(CAD and scene scripts)
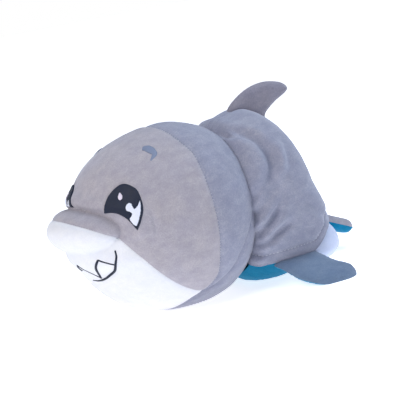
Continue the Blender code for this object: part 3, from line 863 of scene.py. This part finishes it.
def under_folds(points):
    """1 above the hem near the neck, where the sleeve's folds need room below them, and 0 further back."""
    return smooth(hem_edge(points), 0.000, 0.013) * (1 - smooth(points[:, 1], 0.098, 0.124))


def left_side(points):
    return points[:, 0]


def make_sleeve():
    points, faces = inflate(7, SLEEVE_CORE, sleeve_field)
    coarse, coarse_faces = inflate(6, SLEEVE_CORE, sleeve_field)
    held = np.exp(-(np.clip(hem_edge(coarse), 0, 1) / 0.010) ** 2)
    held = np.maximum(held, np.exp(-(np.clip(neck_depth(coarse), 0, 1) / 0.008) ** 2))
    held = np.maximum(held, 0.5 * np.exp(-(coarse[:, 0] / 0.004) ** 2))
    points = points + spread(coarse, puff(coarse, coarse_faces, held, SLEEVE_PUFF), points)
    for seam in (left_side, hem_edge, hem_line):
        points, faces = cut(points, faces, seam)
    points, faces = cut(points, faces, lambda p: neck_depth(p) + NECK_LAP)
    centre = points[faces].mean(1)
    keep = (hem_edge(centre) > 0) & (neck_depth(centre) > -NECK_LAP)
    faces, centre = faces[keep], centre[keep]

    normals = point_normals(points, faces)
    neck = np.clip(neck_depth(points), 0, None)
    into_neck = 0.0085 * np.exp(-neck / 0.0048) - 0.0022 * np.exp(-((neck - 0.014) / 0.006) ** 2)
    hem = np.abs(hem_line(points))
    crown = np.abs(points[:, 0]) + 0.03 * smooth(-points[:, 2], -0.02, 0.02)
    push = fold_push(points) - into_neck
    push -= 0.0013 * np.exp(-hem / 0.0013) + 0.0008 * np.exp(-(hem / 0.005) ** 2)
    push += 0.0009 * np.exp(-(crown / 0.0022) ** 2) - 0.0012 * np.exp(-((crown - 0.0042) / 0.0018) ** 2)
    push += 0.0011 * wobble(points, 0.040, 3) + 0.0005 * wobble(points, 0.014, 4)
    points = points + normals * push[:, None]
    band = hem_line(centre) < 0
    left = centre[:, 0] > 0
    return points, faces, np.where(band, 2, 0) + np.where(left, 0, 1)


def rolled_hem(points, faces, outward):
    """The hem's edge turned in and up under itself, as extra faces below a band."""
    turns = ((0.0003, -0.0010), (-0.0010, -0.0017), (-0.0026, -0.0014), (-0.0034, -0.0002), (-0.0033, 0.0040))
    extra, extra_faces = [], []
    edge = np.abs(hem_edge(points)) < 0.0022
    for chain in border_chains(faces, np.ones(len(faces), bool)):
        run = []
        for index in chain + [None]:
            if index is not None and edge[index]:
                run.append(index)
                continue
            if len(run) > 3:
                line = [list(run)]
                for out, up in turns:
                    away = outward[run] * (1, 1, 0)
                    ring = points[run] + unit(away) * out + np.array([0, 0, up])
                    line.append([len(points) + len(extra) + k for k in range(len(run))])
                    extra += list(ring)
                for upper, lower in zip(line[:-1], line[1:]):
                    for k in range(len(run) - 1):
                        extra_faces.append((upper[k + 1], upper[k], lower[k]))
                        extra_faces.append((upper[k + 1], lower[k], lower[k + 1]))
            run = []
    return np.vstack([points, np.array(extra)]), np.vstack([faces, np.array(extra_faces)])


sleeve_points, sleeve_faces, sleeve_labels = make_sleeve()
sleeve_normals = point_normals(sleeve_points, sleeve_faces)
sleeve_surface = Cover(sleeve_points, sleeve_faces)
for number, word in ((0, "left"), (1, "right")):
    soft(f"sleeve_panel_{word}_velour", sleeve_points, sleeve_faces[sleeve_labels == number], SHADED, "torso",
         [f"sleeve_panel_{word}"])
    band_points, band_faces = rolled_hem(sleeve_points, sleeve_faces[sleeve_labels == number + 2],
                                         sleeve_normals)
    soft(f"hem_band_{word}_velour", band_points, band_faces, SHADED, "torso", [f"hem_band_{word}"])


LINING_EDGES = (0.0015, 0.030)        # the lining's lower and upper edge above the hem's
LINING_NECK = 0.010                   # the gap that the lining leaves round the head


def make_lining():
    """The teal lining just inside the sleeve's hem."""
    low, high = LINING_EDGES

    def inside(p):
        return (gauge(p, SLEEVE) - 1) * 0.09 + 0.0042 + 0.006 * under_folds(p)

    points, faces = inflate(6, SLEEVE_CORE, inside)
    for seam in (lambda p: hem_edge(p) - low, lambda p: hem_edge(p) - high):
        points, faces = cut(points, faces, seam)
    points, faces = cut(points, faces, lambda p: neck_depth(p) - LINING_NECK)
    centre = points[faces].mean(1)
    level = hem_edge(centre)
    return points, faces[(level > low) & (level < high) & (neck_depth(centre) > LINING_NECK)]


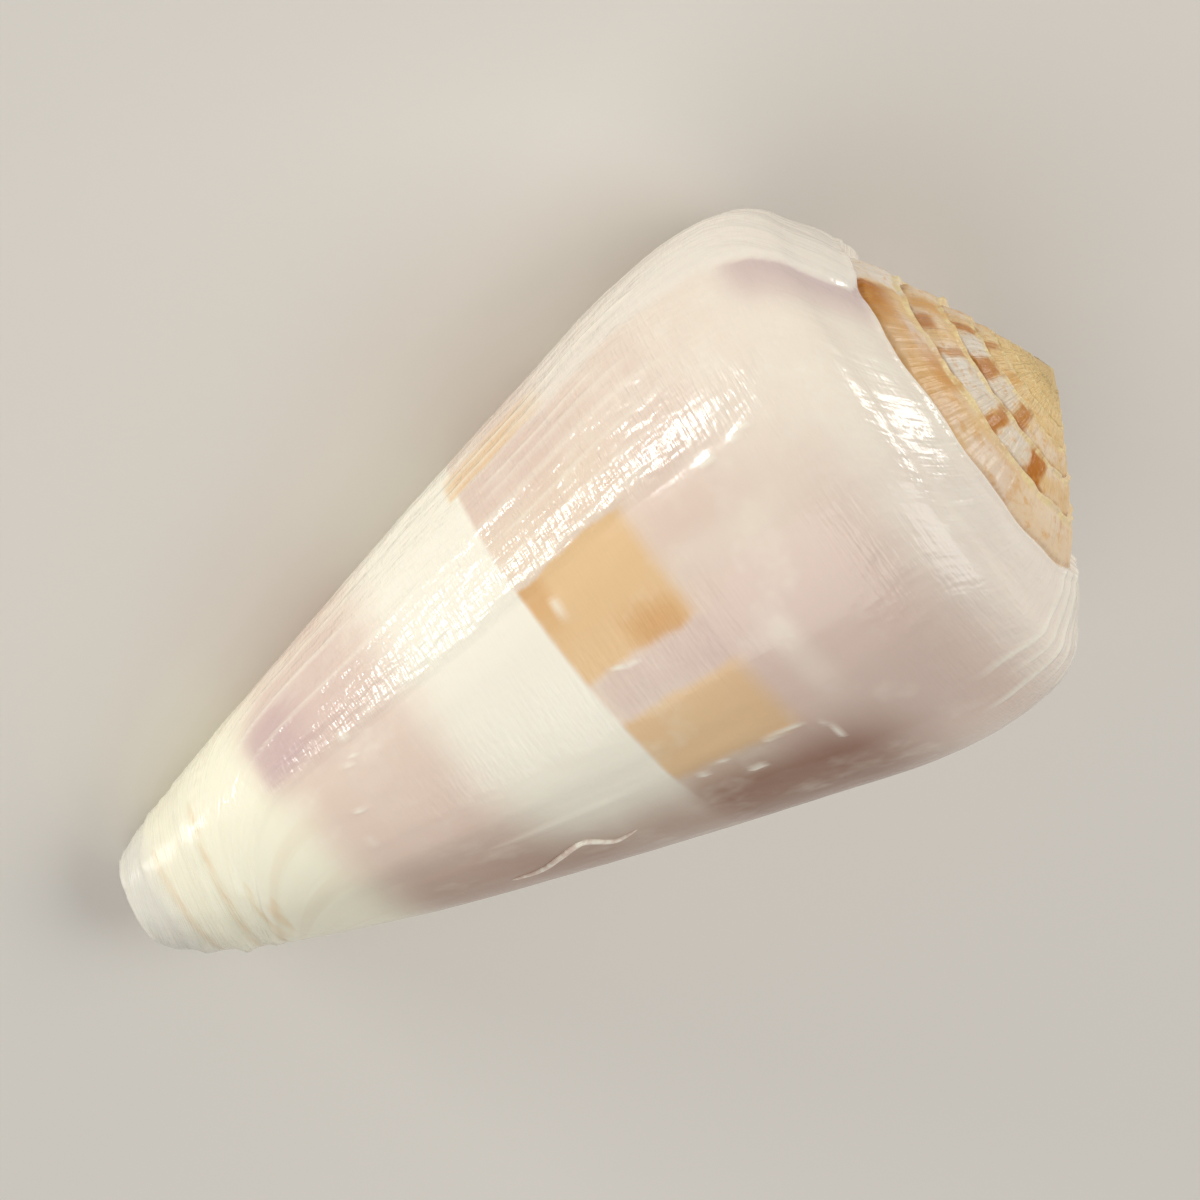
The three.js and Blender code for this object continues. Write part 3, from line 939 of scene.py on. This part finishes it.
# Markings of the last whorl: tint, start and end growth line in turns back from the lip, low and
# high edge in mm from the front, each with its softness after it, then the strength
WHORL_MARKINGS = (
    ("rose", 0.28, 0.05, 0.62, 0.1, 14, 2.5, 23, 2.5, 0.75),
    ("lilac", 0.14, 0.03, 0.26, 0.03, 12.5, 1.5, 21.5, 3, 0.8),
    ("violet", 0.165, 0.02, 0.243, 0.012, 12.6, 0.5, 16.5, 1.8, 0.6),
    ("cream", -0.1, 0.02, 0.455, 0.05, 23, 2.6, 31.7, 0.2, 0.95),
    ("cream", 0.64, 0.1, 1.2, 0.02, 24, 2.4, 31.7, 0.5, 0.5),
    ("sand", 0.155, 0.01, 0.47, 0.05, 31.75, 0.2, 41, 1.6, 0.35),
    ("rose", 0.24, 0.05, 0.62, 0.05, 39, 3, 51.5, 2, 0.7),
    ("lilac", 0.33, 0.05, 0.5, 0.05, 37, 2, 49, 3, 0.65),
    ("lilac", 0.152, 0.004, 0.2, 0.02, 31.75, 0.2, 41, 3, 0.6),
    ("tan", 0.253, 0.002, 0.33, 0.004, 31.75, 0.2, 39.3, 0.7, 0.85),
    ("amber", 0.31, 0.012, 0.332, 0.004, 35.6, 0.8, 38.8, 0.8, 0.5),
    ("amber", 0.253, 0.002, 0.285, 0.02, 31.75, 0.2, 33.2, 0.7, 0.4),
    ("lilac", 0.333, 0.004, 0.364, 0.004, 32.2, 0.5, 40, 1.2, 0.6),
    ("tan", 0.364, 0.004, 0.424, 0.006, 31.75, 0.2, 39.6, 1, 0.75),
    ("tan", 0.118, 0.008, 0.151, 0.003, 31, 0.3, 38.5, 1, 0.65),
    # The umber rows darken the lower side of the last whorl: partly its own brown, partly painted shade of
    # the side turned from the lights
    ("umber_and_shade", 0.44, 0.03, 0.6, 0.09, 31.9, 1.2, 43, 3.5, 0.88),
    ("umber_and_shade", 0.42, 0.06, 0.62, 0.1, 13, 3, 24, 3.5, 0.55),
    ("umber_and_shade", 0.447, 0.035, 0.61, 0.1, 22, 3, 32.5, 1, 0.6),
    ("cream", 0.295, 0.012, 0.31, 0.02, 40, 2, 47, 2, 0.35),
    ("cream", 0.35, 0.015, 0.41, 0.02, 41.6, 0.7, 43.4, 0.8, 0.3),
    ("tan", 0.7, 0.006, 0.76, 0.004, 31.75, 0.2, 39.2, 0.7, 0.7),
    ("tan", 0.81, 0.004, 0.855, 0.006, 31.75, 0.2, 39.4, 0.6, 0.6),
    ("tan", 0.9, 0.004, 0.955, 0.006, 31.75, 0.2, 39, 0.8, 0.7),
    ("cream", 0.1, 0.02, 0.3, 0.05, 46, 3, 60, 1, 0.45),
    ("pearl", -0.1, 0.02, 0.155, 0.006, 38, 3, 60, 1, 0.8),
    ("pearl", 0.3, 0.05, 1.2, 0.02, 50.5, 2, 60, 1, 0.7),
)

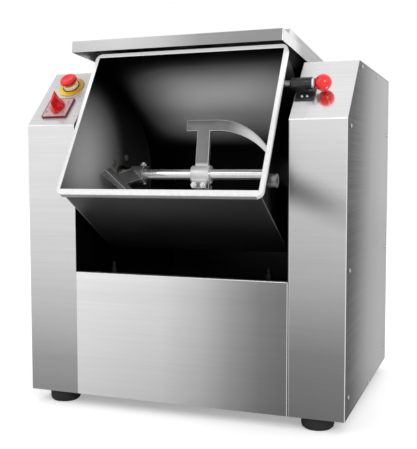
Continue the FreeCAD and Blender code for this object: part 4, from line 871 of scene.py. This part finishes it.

=== TO DO ===
Please reproduce exactly the lines above, beginning with the first and ending with the line that contains "return points[:, 0]", and include nothing outside that range.

=== WRITTEN SOLUTION ===
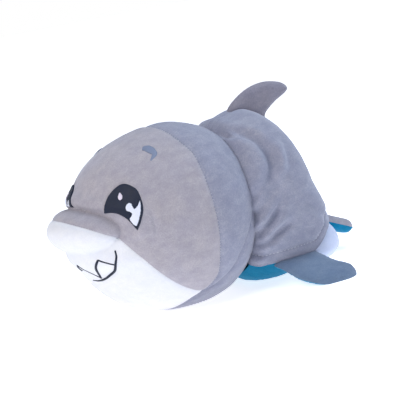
Continue the Blender code for this object: part 3, from line 863 of scene.py. This part finishes it.
def under_folds(points):
    """1 above the hem near the neck, where the sleeve's folds need room below them, and 0 further back."""
    return smooth(hem_edge(points), 0.000, 0.013) * (1 - smooth(points[:, 1], 0.098, 0.124))


def left_side(points):
    return points[:, 0]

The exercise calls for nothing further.